▸ Data records
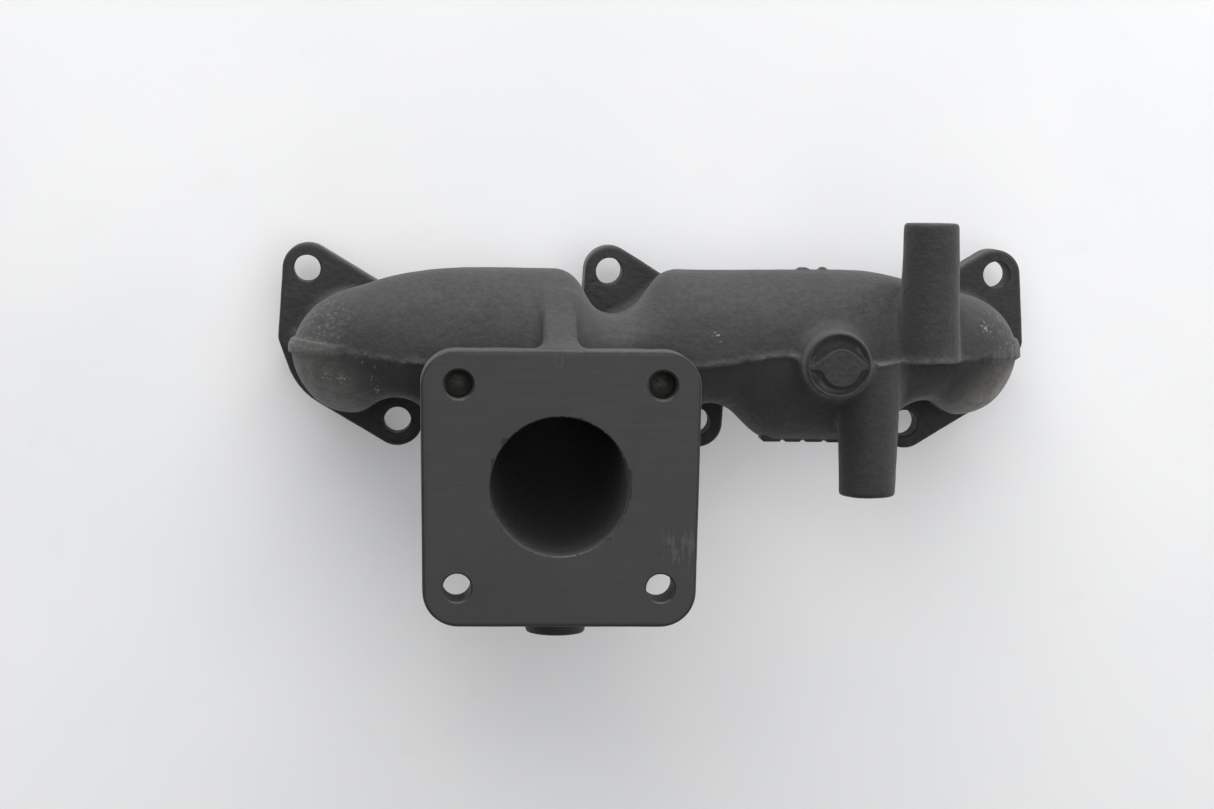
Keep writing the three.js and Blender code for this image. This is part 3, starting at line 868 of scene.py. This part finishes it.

--

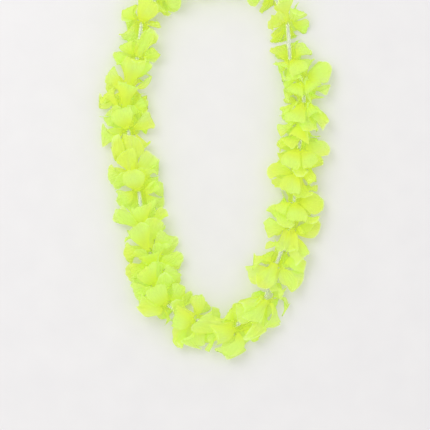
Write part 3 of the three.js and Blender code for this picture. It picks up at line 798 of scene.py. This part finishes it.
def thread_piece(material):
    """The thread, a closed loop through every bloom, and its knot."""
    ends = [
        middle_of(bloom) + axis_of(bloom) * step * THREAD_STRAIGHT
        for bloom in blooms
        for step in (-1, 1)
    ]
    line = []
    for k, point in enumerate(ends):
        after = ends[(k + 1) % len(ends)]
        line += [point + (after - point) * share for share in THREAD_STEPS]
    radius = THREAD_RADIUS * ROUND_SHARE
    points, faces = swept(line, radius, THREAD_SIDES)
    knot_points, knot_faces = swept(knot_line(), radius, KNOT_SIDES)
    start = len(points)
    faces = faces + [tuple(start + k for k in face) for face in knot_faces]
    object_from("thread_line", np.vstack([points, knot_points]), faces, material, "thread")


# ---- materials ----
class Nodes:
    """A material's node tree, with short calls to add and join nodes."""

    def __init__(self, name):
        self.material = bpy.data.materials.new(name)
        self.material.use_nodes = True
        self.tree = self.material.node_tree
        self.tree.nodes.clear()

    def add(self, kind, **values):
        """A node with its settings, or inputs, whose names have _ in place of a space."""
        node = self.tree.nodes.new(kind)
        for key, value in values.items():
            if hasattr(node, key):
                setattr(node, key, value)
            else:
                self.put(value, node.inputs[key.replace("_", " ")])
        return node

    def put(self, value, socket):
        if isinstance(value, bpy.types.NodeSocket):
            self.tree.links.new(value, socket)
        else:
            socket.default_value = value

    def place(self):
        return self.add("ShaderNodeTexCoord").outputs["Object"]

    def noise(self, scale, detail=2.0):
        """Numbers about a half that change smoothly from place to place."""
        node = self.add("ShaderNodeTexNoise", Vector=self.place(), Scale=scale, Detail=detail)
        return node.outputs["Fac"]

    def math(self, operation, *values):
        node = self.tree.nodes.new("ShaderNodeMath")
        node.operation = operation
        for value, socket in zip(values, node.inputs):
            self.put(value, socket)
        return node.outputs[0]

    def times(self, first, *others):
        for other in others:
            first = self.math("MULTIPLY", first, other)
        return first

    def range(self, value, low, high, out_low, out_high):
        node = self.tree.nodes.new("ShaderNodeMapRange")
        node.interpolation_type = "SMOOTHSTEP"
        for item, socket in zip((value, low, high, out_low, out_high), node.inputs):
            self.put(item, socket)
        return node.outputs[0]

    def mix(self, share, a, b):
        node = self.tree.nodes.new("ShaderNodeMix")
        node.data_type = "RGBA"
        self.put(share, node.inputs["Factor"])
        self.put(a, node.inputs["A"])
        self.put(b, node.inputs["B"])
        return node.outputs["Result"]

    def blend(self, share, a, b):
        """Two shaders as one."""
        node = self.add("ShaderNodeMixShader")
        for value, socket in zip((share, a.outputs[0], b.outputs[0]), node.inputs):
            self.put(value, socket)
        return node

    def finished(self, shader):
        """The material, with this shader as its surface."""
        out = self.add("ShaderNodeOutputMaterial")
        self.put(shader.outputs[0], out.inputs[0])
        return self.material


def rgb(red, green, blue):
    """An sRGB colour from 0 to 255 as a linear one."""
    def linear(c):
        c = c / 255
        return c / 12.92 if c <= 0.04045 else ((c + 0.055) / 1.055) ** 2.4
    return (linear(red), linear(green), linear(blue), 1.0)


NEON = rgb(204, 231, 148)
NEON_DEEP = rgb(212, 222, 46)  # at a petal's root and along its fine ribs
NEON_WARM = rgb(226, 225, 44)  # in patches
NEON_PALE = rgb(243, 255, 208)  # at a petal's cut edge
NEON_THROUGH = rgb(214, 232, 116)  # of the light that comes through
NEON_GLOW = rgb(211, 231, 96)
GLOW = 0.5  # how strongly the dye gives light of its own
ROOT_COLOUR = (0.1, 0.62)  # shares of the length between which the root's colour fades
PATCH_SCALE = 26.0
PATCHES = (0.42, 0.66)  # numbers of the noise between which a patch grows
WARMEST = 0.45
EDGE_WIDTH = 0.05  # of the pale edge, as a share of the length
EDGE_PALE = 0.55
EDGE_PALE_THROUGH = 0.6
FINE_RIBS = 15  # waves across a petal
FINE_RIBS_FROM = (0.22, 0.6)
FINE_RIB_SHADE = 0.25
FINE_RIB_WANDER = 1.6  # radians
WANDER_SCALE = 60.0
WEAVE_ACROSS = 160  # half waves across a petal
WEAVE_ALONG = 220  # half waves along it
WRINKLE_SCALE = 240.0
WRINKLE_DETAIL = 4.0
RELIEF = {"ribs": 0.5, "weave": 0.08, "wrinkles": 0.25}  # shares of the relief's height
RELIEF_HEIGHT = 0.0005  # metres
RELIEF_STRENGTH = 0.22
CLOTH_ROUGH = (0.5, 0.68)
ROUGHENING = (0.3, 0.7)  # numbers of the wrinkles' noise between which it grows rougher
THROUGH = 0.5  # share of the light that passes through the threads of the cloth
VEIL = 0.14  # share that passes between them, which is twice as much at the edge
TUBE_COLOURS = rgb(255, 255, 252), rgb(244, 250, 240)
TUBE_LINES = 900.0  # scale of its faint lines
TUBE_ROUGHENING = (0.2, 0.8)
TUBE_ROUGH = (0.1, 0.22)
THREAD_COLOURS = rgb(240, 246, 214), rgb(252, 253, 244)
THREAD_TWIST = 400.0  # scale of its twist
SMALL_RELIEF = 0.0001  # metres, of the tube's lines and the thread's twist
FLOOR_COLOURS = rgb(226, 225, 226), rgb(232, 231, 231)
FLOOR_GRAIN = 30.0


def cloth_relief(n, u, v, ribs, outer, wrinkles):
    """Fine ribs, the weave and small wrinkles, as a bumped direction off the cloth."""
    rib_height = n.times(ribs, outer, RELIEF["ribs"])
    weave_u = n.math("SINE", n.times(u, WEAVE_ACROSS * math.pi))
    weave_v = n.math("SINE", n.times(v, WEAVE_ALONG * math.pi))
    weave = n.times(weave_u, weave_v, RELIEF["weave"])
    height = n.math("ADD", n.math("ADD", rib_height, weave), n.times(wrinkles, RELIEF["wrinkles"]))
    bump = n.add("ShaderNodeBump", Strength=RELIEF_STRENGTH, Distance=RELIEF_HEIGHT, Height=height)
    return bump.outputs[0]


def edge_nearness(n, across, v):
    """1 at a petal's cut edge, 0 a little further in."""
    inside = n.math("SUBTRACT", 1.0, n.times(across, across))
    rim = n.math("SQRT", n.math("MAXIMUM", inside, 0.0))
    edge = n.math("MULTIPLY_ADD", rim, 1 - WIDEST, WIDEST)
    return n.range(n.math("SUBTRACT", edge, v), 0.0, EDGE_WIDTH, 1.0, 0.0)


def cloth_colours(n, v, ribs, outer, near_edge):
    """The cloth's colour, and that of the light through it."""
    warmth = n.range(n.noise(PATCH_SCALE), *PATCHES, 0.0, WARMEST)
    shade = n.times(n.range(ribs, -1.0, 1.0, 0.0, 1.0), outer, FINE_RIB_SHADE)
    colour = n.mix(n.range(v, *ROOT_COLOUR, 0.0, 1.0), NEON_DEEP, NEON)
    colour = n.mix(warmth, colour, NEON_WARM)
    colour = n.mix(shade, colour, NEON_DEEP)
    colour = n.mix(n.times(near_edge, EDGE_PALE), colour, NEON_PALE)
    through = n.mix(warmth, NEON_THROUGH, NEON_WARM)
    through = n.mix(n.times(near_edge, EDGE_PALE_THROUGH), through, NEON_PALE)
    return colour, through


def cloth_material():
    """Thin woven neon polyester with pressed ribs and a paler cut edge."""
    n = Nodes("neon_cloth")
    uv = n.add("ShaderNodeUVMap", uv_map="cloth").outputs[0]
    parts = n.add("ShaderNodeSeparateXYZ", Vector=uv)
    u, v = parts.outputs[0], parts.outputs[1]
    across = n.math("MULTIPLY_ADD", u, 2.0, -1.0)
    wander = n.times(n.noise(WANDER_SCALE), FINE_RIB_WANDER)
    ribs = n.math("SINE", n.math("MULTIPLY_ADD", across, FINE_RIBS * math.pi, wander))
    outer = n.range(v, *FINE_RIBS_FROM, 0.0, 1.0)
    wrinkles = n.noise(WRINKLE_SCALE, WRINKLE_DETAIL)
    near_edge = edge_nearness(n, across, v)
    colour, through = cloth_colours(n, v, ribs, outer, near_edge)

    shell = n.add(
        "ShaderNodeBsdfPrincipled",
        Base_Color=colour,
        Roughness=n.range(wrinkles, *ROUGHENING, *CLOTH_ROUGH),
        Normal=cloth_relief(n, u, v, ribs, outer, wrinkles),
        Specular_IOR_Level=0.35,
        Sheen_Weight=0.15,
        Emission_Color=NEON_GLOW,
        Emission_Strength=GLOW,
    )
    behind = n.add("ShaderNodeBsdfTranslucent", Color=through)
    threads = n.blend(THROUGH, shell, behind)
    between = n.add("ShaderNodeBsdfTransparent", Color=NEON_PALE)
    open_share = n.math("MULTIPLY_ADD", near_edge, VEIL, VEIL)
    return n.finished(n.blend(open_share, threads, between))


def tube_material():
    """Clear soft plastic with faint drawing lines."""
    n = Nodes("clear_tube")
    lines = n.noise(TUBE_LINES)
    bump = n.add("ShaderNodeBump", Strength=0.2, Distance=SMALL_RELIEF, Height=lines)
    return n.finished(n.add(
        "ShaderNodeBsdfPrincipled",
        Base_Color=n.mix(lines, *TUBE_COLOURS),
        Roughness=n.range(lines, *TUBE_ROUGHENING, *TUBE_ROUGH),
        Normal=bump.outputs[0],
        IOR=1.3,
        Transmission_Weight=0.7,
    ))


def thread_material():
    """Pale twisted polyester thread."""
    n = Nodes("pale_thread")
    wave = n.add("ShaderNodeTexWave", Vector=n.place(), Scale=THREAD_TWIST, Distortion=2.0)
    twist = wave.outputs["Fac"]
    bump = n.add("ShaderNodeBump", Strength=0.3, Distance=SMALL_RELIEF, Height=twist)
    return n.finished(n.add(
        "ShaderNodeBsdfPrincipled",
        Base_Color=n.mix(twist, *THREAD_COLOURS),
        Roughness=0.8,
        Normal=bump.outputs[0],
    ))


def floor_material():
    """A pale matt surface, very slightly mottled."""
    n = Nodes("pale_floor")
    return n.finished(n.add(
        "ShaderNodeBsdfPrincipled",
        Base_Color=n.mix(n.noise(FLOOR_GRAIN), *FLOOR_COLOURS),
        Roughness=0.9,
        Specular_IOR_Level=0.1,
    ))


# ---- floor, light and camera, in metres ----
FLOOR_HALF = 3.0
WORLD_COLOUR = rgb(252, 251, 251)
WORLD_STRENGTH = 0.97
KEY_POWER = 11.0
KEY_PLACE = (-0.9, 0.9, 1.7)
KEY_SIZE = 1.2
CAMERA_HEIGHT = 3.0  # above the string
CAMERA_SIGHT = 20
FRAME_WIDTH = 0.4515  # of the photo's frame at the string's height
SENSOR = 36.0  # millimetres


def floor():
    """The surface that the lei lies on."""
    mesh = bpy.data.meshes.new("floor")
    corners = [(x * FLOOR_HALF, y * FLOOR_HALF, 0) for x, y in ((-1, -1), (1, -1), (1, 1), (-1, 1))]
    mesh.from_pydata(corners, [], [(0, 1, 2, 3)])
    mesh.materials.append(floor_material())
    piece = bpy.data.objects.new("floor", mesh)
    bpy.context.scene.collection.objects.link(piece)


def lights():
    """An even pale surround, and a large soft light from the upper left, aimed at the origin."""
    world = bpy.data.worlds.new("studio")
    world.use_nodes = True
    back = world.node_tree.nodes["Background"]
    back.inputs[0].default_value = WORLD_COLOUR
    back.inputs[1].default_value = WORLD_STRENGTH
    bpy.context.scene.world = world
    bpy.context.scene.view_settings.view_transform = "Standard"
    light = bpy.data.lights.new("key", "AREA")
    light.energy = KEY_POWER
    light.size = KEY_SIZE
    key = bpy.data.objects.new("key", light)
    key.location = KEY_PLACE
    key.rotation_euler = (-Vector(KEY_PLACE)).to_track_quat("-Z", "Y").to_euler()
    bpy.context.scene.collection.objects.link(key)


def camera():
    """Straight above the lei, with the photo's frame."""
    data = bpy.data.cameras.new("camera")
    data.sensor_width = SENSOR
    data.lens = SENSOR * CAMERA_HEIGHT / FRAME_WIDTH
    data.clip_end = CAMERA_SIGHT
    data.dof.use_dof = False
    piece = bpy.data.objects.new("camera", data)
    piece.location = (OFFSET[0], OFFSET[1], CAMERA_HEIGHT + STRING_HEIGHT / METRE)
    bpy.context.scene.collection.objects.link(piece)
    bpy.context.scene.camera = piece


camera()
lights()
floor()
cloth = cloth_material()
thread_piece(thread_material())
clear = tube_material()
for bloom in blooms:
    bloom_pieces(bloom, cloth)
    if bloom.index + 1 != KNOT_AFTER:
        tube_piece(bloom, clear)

==

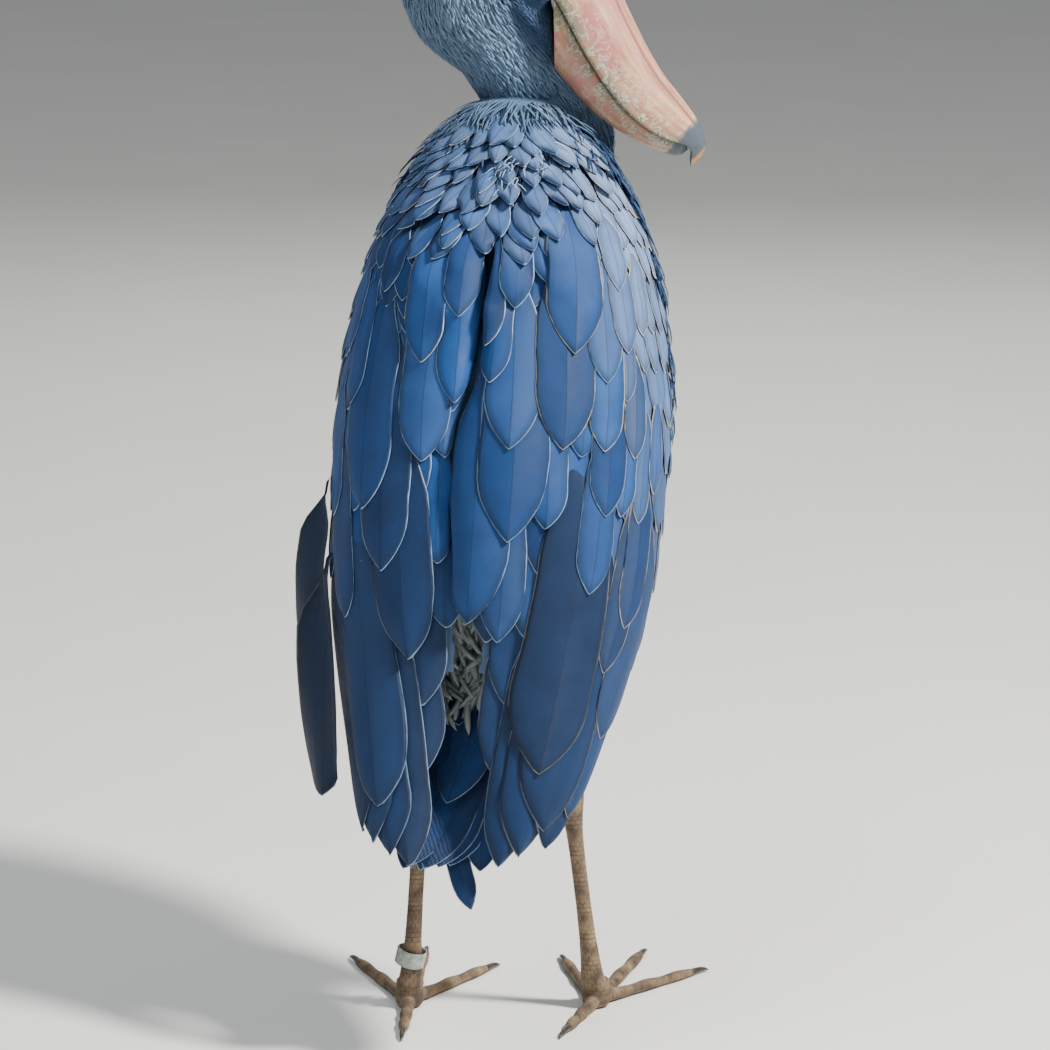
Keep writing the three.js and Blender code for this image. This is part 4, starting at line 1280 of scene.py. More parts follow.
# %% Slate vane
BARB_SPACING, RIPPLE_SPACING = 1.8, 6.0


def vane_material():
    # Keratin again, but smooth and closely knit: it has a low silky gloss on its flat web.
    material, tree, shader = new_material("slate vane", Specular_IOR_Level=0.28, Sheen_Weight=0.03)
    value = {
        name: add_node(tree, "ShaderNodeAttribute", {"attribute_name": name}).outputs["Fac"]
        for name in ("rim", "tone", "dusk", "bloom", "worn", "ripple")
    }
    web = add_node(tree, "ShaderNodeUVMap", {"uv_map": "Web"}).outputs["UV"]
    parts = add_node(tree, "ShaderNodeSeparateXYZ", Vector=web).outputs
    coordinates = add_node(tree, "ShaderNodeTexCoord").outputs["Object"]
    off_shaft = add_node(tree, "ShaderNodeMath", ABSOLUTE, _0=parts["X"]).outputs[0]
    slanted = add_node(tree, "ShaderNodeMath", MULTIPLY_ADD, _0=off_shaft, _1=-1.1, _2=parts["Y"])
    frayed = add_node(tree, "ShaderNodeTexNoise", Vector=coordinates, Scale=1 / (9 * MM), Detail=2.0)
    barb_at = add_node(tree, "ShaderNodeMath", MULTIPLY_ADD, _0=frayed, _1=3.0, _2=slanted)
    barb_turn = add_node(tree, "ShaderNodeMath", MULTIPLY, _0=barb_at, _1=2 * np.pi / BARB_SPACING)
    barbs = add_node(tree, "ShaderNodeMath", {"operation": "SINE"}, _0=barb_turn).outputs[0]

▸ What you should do
Write out again only the lines from the line containing "More parts follow." through the line containing "BARB_SPACING, RIPPLE_SPACING = 1.8, 6.0", both included, exactly as they are.

▸ Solution to the problem
Keep writing the three.js and Blender code for this image. This is part 4, starting at line 1280 of scene.py. More parts follow.
# %% Slate vane
BARB_SPACING, RIPPLE_SPACING = 1.8, 6.0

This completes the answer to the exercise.